Going out in Dublin costs €112 a night on average

Going out in Dublin costs €112 a night on average

Going out in Dublin costs €112 a night on average

RIP-OFF Ireland is alive and well as new figures show that Irish punters fork out the third highest amount in Europe for a night out.

Outranked only by Luxembourg and Denmark, a night on the tiles here comes in at an average €112.

While many people will attribute the cost of alcohol in bars and clubs as the biggest factor in their weekend spend, it is the additional costs that drive the bill up.

People with children pay babysitters around €50 for five hours of child-minding if they are looking for a night off from parenting duties.

Other costs include €48 for dinner in a mid-range restaurant and four drinks.

Taxis or other transport, and indulging in a late-night fast-food fare, were also included in the research which examined the price of socialising across Europe.

The most expensive country to go out in is Luxembourg where it will cost you an average of €130, while Denmark came in at €116.

People in Eastern European countries can avail of the cheapest socialising of all with Bulgaria, Romania and the Czech Republic coming it at €30 or even less.

Sarah Ryan of the One Big Switch consumer advocacy network said that the news that Irish people were paying amongst the highest prices wouldn't come as a surprise to most people.


"I don't think the results will shock many people, it's no secret that Ireland has some of the highest prices in the EU but at the same time this study shows that a well-deserved night out for many people is a costly luxury," she said.

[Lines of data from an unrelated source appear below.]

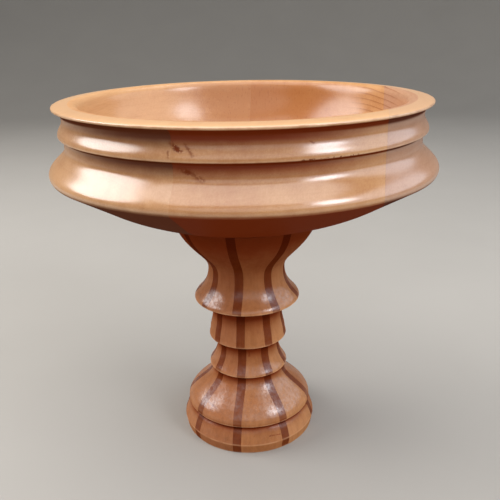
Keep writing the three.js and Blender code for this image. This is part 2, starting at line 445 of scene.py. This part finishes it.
def grid_faces(rows, columns, first):
    """The four-cornered faces of a grid whose vertices are numbered row by row from first."""
    corner = first + np.arange(rows * columns).reshape(rows, columns)
    quads = np.stack([corner[:-1, :-1], corner[:-1, 1:], corner[1:, 1:], corner[1:, :-1]], axis=-1)
    return quads.reshape(-1, 4).tolist()


def wooden_piece(node, outline, grids, walls, overhang, sharp=35):
    """A closed mesh object from grids that share an outline, with flat walls given as lists of vertices.

    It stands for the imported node, and its name is the node's with turned_ before it. Overhang holds the
    values that its shelter is worked out with, and edges sharper than sharp degrees aren't smoothed.
    """
    name = f"turned_{node}"
    columns = grids[0].shape[1]
    faces = []
    for number in range(len(grids)):
        faces += grid_faces(len(outline), columns, number * len(outline) * columns)
    mesh = bpy.data.meshes.new(name)
    mesh.from_pydata(np.concatenate(grids).reshape(-1, 3) * MM, [], faces + walls)
    measures = {
        "shelter": shelter(outline, **overhang),
        "inside": inside(outline),
        "upward": upward(outline),
        "crispness": crispness(outline),
    }
    for title, values in measures.items():
        layer = mesh.attributes.new(title, "FLOAT", "POINT")
        layer.data.foreach_set("value", np.tile(np.repeat(values, columns), len(grids)).astype(np.float32))
    shape = bmesh.new()
    shape.from_mesh(mesh)
    bmesh.ops.remove_doubles(shape, verts=shape.verts, dist=1e-6)
    bmesh.ops.recalc_face_normals(shape, faces=shape.faces)
    shape.to_mesh(mesh)
    shape.free()
    mesh.shade_smooth()
    mesh.set_sharp_from_angle(angle=math.radians(sharp))
    piece = bpy.data.objects.new(name, mesh)
    bpy.context.scene.collection.objects.link(piece)
    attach(piece, "root")
    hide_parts(node)
    return piece


# %% [markdown]
# ## The three boards of the bowl
# A circle of radius r lies between two upright planes x = left and x = right where its angle runs from
# arccos(right / r) to arccos(left / r), once in front of the bowl and once behind. So a board is two grids
# that mirror each other. Where a plane only just touches the circles, the edge bends fast, and the outline
# gets extra points there.

# %% Boards
def with_points_at(outline, radii):
    """The outline with extra points where its straight steps cross any of the radii."""
    start, step = outline[:-1], np.diff(outline, axis=0)
    with np.errstate(divide="ignore", invalid="ignore"):
        share = (radii[:, None] - start[:, 0]) / step[:, 0]
    which, where = np.nonzero((share > 1e-6) & (share < 1 - 1e-6))
    share = share[which, where]
    extra = start[where] + share[:, None] * step[where]
    order = np.argsort(np.concatenate([np.arange(len(outline)), where + share]), kind="stable")
    return np.concatenate([outline, extra])[order]


def bowl_board(node, left, right, columns):
    """A board of the turned bowl, between the upright planes x = left and x = right.

    The extra points lie at the listed lengths in millimetres along a plane from where a circle touches it.
    """
    planes = [plane for plane in (left, right) if abs(plane) < big_bead_radius]
    near_touch = np.array([0, 0.7, 1.5, 2.5, 4, 6, 9, 13])
    outline = with_points_at(bowl, np.concatenate([np.hypot(plane, near_touch) for plane in planes]))
    least = max(left, -right, 0)
    outline = outline[outline[:, 0] >= least - 1e-6]
    radius = np.maximum(outline[:, 0], 1e-9)
    low = np.arccos(np.clip(right / radius, -1, 1))
    high = np.arccos(np.clip(left / radius, -1, 1))
    grids = [turned_grid(outline, low, high, columns), turned_grid(outline, -high, -low, columns)]
    walls = []
    for plane in planes:
        rows = np.nonzero(outline[:, 0] >= abs(plane) - 1e-6)[0]
        near, far = (0, columns - 1) if plane == right else (columns - 1, 0)
        behind = rows * columns + near
        front = (len(outline) + rows) * columns + far
        walls.append([*behind.tolist(), *front[::-1].tolist()])
    return wooden_piece(node, outline, grids, walls, bowl_overhang)


half_film = glue_film / 2
outer = big_bead_radius + 1
left_cut = (left_glue_line - half_film, left_glue_line + half_film)
right_cut = (right_glue_line - half_film, right_glue_line + half_film)
wide_board_columns = 150
narrow_board_columns = 70
boards = [
    bowl_board("bowl_board_left", -outer, left_cut[0], wide_board_columns),
    bowl_board("bowl_board_middle", left_cut[1], right_cut[0], wide_board_columns),
    bowl_board("bowl_board_right", right_cut[1], outer, narrow_board_columns),
]
for board in boards:
    print(board.name, "has", len(board.data.polygons), "faces")

# %% [markdown]
# ## The strips, the staves and the dowel
# A strip keeps its thickness all the way out, so at radius r it spans an angle of arcsin(half its thickness
# / r) to each side of its middle. A stave fills what two strips leave, which makes it a wedge. Both run
# through the whole stem, round the bore of the centre dowel. The wedges were sawn by hand, so they share
# the turn unevenly.

# %% Strips, staves and dowel
def stem_piece(node, middle, half_angles, columns):
    """A strip or stave of the turned stem, as wide at each radius as half_angles says to each side."""
    grid = turned_grid(stem, middle - half_angles, middle + half_angles, columns)
    rows = np.arange(len(stem) - 1) * columns
    walls = [rows.tolist(), (rows + columns - 1).tolist()]
    return wooden_piece(node, stem, [grid], walls, stem_overhang)


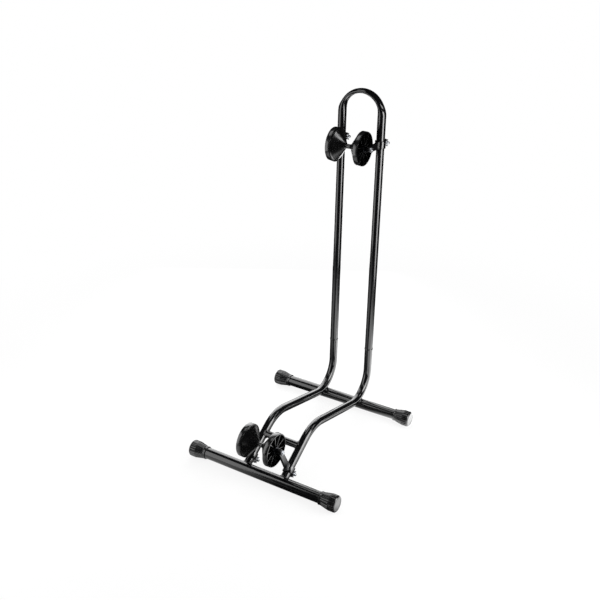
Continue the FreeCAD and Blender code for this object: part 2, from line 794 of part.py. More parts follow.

News that Ireland is one of the most expensive places to socialise comes as the Government is expected to introduce a minimum price for alcohol in a bid to combat excessive consumption.

The new measures could be in place before the end of the year.

Two Dublin pubs recently came under fire for their prices.

Last year The Temple Bar caused a stir when a receipt showing a €19.90 bill for two pints and two packets of crisps was published online.

Meanwhile, a controversial cheap drinks promotion in a Coolock pub offering popular drinks for €3 under the banner 'Welfare Wednesdays' sparked debate earlier this month.

Liz Delaney's came in for criticism for using the logo of the Department of Social Protection on posters advertising the deals but also for promoting binge drinking.

They later changed the posters to remove the logo and the word welfare.

Owner Gary Payne denied that the pub was promoting irresponsible drinking.

"It wasn't going to be a binge drinking party. People don't have the money for that," he said at the time.